Records from a collection:
┄┄┄┄┄┄

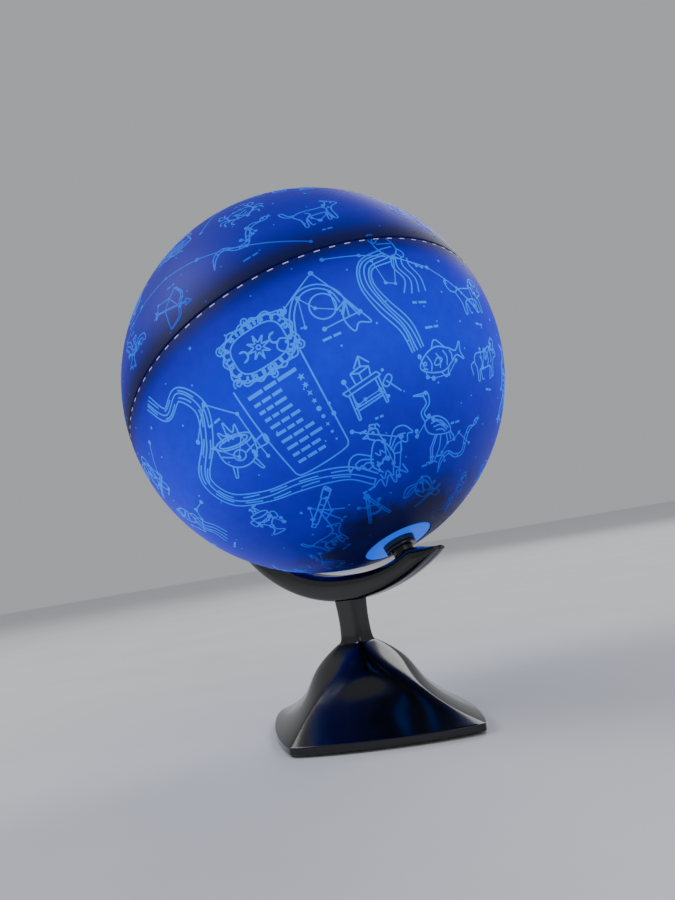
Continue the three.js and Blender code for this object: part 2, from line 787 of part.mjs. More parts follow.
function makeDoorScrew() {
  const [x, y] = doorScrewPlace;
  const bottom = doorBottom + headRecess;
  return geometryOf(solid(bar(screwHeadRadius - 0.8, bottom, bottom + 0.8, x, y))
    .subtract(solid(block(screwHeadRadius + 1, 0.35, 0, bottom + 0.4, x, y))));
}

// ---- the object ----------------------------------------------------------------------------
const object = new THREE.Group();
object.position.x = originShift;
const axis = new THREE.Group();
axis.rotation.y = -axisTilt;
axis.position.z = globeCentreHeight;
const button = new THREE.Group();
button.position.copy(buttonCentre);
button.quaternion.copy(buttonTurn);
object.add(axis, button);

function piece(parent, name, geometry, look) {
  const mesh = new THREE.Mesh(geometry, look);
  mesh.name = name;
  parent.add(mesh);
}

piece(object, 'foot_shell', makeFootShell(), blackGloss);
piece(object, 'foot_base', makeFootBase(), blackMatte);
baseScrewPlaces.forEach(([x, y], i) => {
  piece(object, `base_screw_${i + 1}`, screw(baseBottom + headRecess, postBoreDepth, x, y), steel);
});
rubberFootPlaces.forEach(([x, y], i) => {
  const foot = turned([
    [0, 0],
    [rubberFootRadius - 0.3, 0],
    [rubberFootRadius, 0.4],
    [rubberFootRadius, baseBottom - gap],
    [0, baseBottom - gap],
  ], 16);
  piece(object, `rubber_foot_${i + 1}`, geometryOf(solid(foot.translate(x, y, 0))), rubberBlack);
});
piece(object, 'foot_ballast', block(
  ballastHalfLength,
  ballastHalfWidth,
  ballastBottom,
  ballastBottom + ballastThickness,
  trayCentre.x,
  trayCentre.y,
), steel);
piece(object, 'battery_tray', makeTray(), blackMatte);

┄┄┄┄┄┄

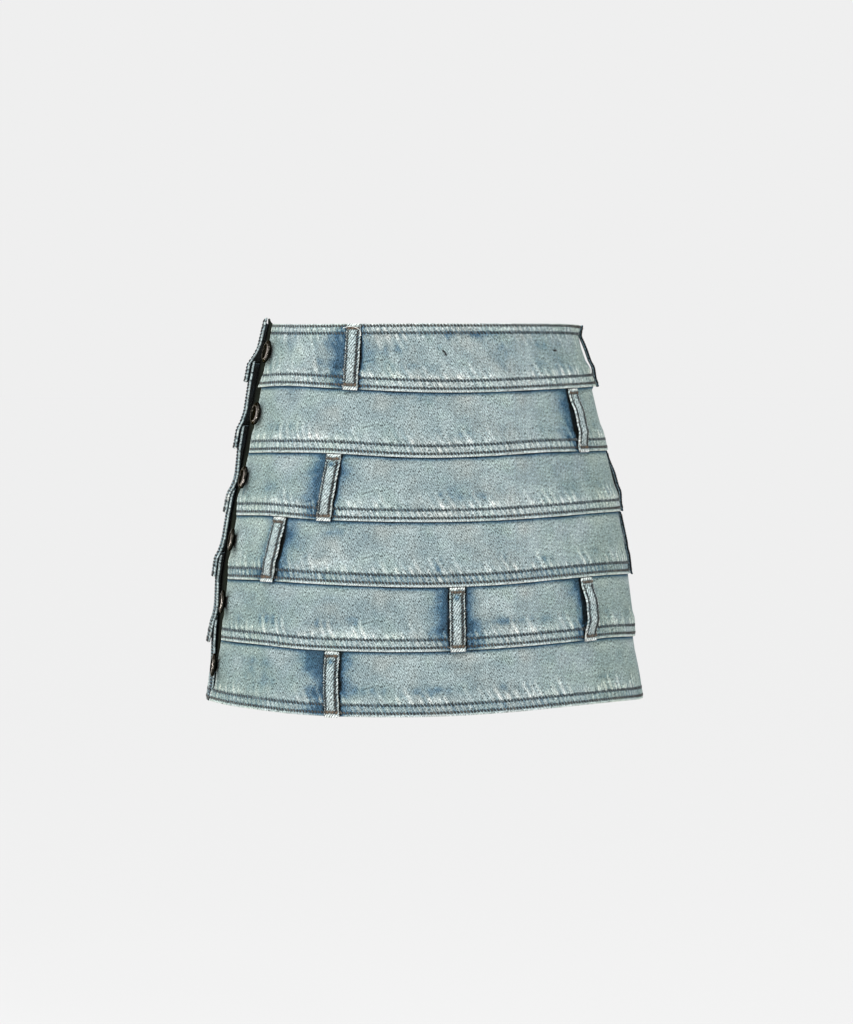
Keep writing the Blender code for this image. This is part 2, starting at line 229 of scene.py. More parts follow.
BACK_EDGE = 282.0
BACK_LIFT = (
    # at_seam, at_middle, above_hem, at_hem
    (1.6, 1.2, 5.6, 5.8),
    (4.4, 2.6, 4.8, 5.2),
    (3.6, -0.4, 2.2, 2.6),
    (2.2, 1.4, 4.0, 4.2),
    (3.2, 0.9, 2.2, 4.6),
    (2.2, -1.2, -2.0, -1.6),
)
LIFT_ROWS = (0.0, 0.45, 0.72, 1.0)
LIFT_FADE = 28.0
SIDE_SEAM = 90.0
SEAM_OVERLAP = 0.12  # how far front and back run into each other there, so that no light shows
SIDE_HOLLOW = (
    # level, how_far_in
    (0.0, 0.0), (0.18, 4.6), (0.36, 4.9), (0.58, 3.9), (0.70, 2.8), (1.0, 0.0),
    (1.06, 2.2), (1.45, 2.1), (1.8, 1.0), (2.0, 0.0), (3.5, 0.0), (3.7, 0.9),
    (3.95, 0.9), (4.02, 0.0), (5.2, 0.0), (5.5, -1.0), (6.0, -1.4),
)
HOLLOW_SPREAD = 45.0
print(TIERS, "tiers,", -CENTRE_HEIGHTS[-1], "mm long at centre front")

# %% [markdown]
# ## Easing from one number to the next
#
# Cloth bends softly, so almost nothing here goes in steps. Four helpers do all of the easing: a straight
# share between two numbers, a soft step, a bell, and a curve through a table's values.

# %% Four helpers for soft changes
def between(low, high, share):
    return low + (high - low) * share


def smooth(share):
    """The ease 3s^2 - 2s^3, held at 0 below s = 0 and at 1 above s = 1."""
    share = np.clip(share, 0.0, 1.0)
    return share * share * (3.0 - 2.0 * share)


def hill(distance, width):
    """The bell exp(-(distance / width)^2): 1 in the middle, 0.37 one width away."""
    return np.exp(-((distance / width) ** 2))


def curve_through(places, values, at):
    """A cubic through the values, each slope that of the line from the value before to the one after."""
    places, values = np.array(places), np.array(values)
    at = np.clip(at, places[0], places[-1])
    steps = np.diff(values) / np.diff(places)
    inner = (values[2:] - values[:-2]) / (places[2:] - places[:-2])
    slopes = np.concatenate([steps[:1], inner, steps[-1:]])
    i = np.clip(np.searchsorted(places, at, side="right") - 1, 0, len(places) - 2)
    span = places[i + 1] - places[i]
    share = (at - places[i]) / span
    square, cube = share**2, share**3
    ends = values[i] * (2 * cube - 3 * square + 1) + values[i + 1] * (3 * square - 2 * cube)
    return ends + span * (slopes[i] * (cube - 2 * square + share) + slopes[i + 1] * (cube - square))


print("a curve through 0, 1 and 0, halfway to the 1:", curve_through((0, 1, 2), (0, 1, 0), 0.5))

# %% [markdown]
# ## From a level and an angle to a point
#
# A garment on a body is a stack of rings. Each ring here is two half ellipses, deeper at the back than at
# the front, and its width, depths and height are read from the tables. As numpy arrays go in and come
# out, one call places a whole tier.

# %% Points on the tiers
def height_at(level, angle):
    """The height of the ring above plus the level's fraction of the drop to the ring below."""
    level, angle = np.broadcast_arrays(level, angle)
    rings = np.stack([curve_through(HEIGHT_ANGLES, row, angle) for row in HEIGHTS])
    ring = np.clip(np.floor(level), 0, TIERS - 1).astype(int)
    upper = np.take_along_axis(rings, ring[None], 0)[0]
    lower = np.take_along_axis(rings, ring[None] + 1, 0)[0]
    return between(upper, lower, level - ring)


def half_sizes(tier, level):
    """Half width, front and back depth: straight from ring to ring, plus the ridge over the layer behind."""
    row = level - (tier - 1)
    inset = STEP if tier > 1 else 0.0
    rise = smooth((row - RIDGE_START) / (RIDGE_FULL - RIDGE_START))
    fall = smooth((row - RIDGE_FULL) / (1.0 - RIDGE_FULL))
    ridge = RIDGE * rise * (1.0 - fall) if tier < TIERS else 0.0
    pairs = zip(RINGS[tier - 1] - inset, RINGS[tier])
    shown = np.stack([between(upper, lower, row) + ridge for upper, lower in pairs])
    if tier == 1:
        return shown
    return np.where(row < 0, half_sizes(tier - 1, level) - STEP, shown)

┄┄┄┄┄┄

Beginning with the line containing "Keep writing the" and ending with the line containing "# share between", extract those lines exactly from the listing above, and only those.

### Reply:
Keep writing the Blender code for this image. This is part 2, starting at line 229 of scene.py. More parts follow.
BACK_EDGE = 282.0
BACK_LIFT = (
    # at_seam, at_middle, above_hem, at_hem
    (1.6, 1.2, 5.6, 5.8),
    (4.4, 2.6, 4.8, 5.2),
    (3.6, -0.4, 2.2, 2.6),
    (2.2, 1.4, 4.0, 4.2),
    (3.2, 0.9, 2.2, 4.6),
    (2.2, -1.2, -2.0, -1.6),
)
LIFT_ROWS = (0.0, 0.45, 0.72, 1.0)
LIFT_FADE = 28.0
SIDE_SEAM = 90.0
SEAM_OVERLAP = 0.12  # how far front and back run into each other there, so that no light shows
SIDE_HOLLOW = (
    # level, how_far_in
    (0.0, 0.0), (0.18, 4.6), (0.36, 4.9), (0.58, 3.9), (0.70, 2.8), (1.0, 0.0),
    (1.06, 2.2), (1.45, 2.1), (1.8, 1.0), (2.0, 0.0), (3.5, 0.0), (3.7, 0.9),
    (3.95, 0.9), (4.02, 0.0), (5.2, 0.0), (5.5, -1.0), (6.0, -1.4),
)
HOLLOW_SPREAD = 45.0
print(TIERS, "tiers,", -CENTRE_HEIGHTS[-1], "mm long at centre front")

# %% [markdown]
# ## Easing from one number to the next
#
# Cloth bends softly, so almost nothing here goes in steps. Four helpers do all of the easing: a straight
# share between two numbers, a soft step, a bell, and a curve through a table's values.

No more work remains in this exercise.